● **Given request**: Only lines holding the string "joints" are wanted; copy each one from the material.

[start of Data segment]

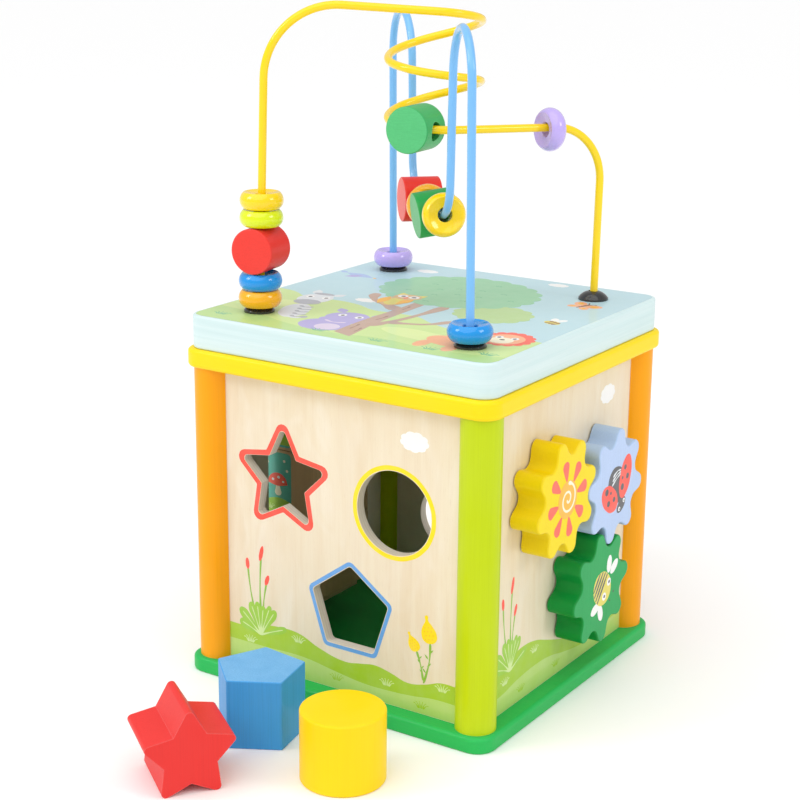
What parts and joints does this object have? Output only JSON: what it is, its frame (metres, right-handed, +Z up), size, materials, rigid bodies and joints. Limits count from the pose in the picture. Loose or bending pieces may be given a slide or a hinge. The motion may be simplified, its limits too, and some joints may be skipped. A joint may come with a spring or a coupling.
{
  "type": "activity cube",
  "caption": "Wooden activity cube with shape-sorting holes and blocks, meshing gears, turning picture blocks, a sliding knob and a lift-off lid with a bead maze.",
  "frame": {"origin": "centre of the base board's underside, on the floor", "axes": "+Z up, -Y out of the shape-sorter face, +X out of the gear face"},
  "size_m": [0.1873, 0.3028, 0.3417],
  "materials": {
    "base_green": "bright green lacquer on a routed board, satin",
    "post_orange": "orange lacquer on a turned dowel, semi-gloss",
    "post_lime": "lime green lacquer on a turned dowel, semi-gloss",
    "panel_wood": "clear-coated birch plywood with printed meadow scene, satin",
    "frame_yellow": "yellow lacquer on a routed board, semi-gloss",
    "lid_mint": "pale mint lacquer with a printed meadow scene on top, satin",
    "raw_wood": "bare sanded wood, matt",
    "gear_yellow": "yellow lacquer on a routed wooden gear with a printed sun, satin",
    "gear_blue": "pale blue lacquer on a routed wooden gear with a printed beetle, satin",
    "gear_green": "green lacquer on a routed wooden gear with a printed bee, satin",
    "picture_blocks": "wooden block with a printed picture on each side, satin",
    "knob_red": "red lacquer on a turned knob, semi-gloss",
    "wire_yellow": "yellow powder-coated steel wire, glossy",
    "wire_blue": "light blue powder-coated steel wire, glossy",
    "cap_black": "moulded black plastic cap, glossy",
    "steel": "zinc-plated steel, satin",
    "bead_yellow": "yellow lacquer on a turned bead, glossy",
    "bead_lime": "lime lacquer on a turned bead, glossy",
    "bead_red": "red lacquer on a turned barrel bead, satin",
    "bead_blue": "blue lacquer on a turned bead, glossy",
    "bead_orange": "orange lacquer on a turned bead, glossy",
    "bead_purple": "lilac lacquer on a turned bead, glossy",
    "bead_green": "green lacquer on a turned barrel bead, satin",
    "block_red": "red lacquer on a cut wooden block, satin",
    "block_blue": "blue lacquer on a cut wooden block with visible grain, satin",
    "block_yellow": "yellow lacquer on a turned wooden block, satin"
  },
  "bodies": {
    "cube": {"base_board": "base_green", "post_front_left": "post_orange", "post_front_right": "post_lime", "post_back_right": "post_orange", "post_back_left": "post_lime", "front_panel": "panel_wood", "right_panel": "panel_wood", "back_panel": "panel_wood", "left_panel": "panel_wood", "top_frame": "frame_yellow", "base_screws": "steel", "frame_screws": "steel", "gear_pegs": "raw_wood", "gear_washers": "raw_wood", "rod_rail_lower": "raw_wood", "rod_rail_upper": "raw_wood", "block_rod": "steel", "rod_washers": "raw_wood"},
    "lid": {"lid_board": "lid_mint", "lid_plug": "raw_wood", "lid_screws": "steel", "wire_caps": "cap_black", "blue_wire": "wire_blue", "yellow_wire": "wire_yellow"},
    "knob": {"slide_knob": "knob_red", "knob_keeper": "raw_wood"},
    "back_purple_disc": {"back_purple_disc": "bead_purple"},
    "blue_gear": {"blue_gear": "gear_blue"},
    "coil_green_barrel": {"coil_green_barrel": "bead_green"},
    "cylinder_block": {"cylinder_block": "block_yellow"},
    "dip_green_barrel": {"dip_green_barrel": "bead_green"},
    "dip_orange_disc": {"dip_orange_disc": "bead_orange"},
    "dip_red_barrel": {"dip_red_barrel": "bead_red"},
    "dip_yellow_disc": {"dip_yellow_disc": "bead_yellow"},
    "front_blue_disc": {"front_blue_disc": "bead_blue"},
    "green_gear": {"green_gear": "gear_green"},
    "pentagon_block": {"pentagon_block": "block_blue"},
    "picture_block_bottom": {"picture_block_bottom": "picture_blocks"},
    "picture_block_middle": {"picture_block_middle": "picture_blocks"},
    "picture_block_top": {"picture_block_top": "picture_blocks"},
    "run_purple_disc": {"run_purple_disc": "bead_purple"},
    "stack_blue_disc": {"stack_blue_disc": "bead_blue"},
    "stack_lime_disc": {"stack_lime_disc": "bead_lime"},
    "stack_orange_disc": {"stack_orange_disc": "bead_orange"},
    "stack_red_barrel": {"stack_red_barrel": "bead_red"},
    "stack_yellow_disc": {"stack_yellow_disc": "bead_yellow"},
    "star_block": {"star_block": "block_red"},
    "yellow_gear": {"yellow_gear": "gear_yellow"}
  },
  "joints": [
    {"name": "lid_lift", "type": "slide", "parent": "cube", "child": "lid", "axis": [0, 0, 1], "range_m": [0, 0.05]},
    {"name": "blue_gear_spin", "type": "hinge", "parent": "cube", "child": "blue_gear", "pos_m": [0.0818, 0.025, 0.104], "axis": [1, 0, 0], "continuous": true},
    {"name": "yellow_gear_spin", "type": "hinge", "parent": "cube", "child": "yellow_gear", "pos_m": [0.0818, -0.0273, 0.1121], "axis": [1, 0, 0], "continuous": true},
    {"name": "green_gear_spin", "type": "hinge", "parent": "cube", "child": "green_gear", "pos_m": [0.0818, 0.0134, 0.0525], "axis": [1, 0, 0], "continuous": true},
    {"name": "picture_block_bottom_turn", "type": "hinge", "parent": "cube", "child": "picture_block_bottom", "pos_m": [-0.066, -0.0095, 0.0492], "axis": [0, 0, 1], "continuous": true},
    {"name": "picture_block_middle_turn", "type": "hinge", "parent": "cube", "child": "picture_block_middle", "pos_m": [-0.066, -0.0095, 0.0881], "axis": [0, 0, 1], "continuous": true},
    {"name": "picture_block_top_turn", "type": "hinge", "parent": "cube", "child": "picture_block_top", "pos_m": [-0.066, -0.0095, 0.127], "axis": [0, 0, 1], "continuous": true},
    {"name": "knob_slide", "type": "slide", "parent": "cube", "child": "knob", "axis": [0, 0, 1], "range_m": [0, 0.0708]},
    {"name": "stack_yellow_disc_slide", "type": "slide", "parent": "lid", "child": "stack_yellow_disc", "axis": [0.0238, 0.014, 0.9996], "range_m": [0, 0.045]},
    {"name": "back_purple_disc_slide", "type": "slide", "parent": "lid", "child": "back_purple_disc", "axis": [-0.0088, -0.0018, 1], "range_m": [0, 0.1]},
    {"name": "front_blue_disc_slide", "type": "slide", "parent": "lid", "child": "front_blue_disc", "axis": [-0.0063, -0.0119, 0.9999], "range_m": [0, 0.1]},
    {"name": "run_purple_disc_slide", "type": "slide", "parent": "lid", "child": "run_purple_disc", "axis": [0.5029, 0.864, -0.0238], "range_m": [-0.038, 0]},
    {"name": "stack_orange_disc_spin", "type": "hinge", "parent": "lid", "child": "stack_orange_disc", "pos_m": [-0.06104, -0.06153, 0.19705], "axis": [0, 0, 1], "continuous": true},
    {"name": "stack_blue_disc_spin", "type": "hinge", "parent": "lid", "child": "stack_blue_disc", "pos_m": [-0.06084, -0.06141, 0.2057], "axis": [0, 0, 1], "continuous": true},
    {"name": "stack_red_barrel_spin", "type": "hinge", "parent": "lid", "child": "stack_red_barrel", "pos_m": [-0.06046, -0.06119, 0.22145], "axis": [0, 0, 1], "continuous": true},
    {"name": "stack_lime_disc_spin", "type": "hinge", "parent": "lid", "child": "stack_lime_disc", "pos_m": [-0.06009, -0.06097, 0.2372], "axis": [0, 0, 1], "continuous": true},
    {"name": "dip_yellow_disc_spin", "type": "hinge", "parent": "lid", "child": "dip_yellow_disc", "pos_m": [0.021, -0.02171, 0.24116], "axis": [0.6964, -0.6964, 0.1736], "continuous": true},
    {"name": "dip_green_barrel_spin", "type": "hinge", "parent": "lid", "child": "dip_green_barrel", "pos_m": [0.0081, -0.00994, 0.2393], "axis": [0.7071, -0.7071, 0], "continuous": true},
    {"name": "dip_orange_disc_spin", "type": "hinge", "parent": "lid", "child": "dip_orange_disc", "pos_m": [-0.00297, 0.00127, 0.24039], "axis": [0.7071, -0.7071, 0], "continuous": true},
    {"name": "dip_red_barrel_spin", "type": "hinge", "parent": "lid", "child": "dip_red_barrel", "pos_m": [-0.01446, 0.01205, 0.24108], "axis": [0.7071, -0.7071, 0], "continuous": true},
    {"name": "coil_green_barrel_spin", "type": "hinge", "parent": "lid", "child": "coil_green_barrel", "pos_m": [0.00377, -0.02094, 0.28153], "axis": [0.9927, 0.0869, -0.0835], "continuous": true},
    {"name": "cylinder_block_lift", "type": "slide", "parent": "cube", "child": "cylinder_block", "axis": [0, 0, 1], "range_m": [0, 0.08]},
    {"name": "pentagon_block_lift", "type": "slide", "parent": "cube", "child": "pentagon_block", "axis": [0, 0, 1], "range_m": [0, 0.08]},
    {"name": "star_block_lift", "type": "slide", "parent": "cube", "child": "star_block", "axis": [0, 0, 1], "range_m": [0, 0.08]}
  ],
  "couplings": [
    {"joint": "yellow_gear_spin", "follows": "blue_gear_spin", "ratio": -1},
    {"joint": "green_gear_spin", "follows": "blue_gear_spin", "ratio": -1}
  ]
}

[end of Data segment]

● **Result of this task**:
What parts and joints does this object have? Output only JSON: what it is, its frame (metres, right-handed, +Z up), size, materials, rigid bodies and joints. Limits count from the pose in the picture. Loose or bending pieces may be given a slide or a hinge. The motion may be simplified, its limits too, and some joints may be skipped. A joint may come with a spring or a coupling.
  "joints": [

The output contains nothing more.